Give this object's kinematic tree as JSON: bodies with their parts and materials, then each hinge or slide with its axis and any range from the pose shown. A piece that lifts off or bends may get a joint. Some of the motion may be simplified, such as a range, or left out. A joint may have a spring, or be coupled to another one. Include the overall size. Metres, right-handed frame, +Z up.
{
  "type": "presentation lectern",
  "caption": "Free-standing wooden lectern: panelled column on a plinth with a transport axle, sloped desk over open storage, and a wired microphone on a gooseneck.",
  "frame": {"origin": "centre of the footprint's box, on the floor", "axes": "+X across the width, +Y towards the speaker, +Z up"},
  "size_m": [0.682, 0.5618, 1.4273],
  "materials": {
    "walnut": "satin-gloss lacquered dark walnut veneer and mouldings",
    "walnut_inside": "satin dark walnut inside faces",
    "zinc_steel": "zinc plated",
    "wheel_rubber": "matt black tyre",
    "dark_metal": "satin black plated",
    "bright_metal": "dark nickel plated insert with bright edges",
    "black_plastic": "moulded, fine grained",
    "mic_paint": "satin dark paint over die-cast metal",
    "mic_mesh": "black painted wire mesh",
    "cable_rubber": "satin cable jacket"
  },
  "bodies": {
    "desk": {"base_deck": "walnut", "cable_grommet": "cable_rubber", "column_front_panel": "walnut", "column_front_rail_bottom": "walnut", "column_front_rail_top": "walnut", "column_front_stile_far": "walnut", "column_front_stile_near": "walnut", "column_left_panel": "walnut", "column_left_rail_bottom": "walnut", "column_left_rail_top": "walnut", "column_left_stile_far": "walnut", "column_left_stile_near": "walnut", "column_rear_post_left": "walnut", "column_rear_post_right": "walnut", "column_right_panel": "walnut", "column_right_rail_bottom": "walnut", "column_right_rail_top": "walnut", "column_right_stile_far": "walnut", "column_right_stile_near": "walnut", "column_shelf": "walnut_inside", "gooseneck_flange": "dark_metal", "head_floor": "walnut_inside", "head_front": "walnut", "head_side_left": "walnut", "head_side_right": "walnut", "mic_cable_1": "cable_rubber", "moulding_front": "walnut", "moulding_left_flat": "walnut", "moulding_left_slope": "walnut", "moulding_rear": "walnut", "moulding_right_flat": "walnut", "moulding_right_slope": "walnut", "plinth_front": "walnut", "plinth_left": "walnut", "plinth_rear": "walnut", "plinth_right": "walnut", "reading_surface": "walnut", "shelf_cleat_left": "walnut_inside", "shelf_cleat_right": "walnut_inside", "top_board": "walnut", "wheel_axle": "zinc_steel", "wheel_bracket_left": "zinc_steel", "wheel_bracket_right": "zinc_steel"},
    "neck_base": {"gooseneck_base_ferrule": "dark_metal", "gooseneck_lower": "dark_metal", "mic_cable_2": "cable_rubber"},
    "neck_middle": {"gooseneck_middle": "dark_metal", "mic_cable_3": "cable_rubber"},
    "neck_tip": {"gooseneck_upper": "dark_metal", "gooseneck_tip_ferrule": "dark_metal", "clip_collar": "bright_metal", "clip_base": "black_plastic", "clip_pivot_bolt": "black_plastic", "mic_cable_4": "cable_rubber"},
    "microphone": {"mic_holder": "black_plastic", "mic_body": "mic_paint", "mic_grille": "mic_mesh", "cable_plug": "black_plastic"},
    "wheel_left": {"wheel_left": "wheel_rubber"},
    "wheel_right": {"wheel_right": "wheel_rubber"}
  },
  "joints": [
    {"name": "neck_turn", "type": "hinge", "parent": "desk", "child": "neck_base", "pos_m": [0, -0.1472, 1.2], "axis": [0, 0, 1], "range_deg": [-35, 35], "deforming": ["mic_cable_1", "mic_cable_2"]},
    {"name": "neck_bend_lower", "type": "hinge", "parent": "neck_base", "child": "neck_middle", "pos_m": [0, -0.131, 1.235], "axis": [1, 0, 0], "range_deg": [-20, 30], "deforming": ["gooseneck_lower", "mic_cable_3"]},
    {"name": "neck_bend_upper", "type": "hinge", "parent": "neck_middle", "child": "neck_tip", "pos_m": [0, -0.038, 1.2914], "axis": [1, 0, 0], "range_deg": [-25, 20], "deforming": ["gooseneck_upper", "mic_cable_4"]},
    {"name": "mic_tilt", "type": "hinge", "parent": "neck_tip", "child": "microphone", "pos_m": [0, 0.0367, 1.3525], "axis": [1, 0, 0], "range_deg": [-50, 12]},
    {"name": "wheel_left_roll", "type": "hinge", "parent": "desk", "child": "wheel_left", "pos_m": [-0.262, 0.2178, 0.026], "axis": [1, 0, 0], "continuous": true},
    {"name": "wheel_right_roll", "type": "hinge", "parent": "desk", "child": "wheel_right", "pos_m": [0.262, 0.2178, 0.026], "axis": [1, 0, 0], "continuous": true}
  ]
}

...

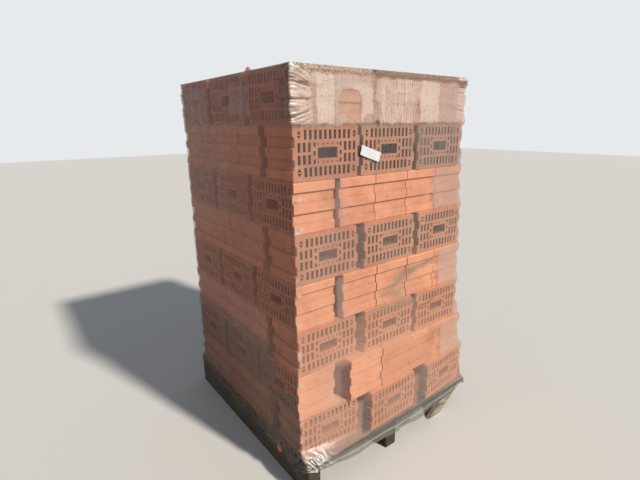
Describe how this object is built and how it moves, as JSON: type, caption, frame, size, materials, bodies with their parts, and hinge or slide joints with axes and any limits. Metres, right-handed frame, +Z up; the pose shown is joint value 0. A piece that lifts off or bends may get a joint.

Exercise directions
State how many lines of the entries above include the word "Metres", offering no text other than the number.

Solution for this task
2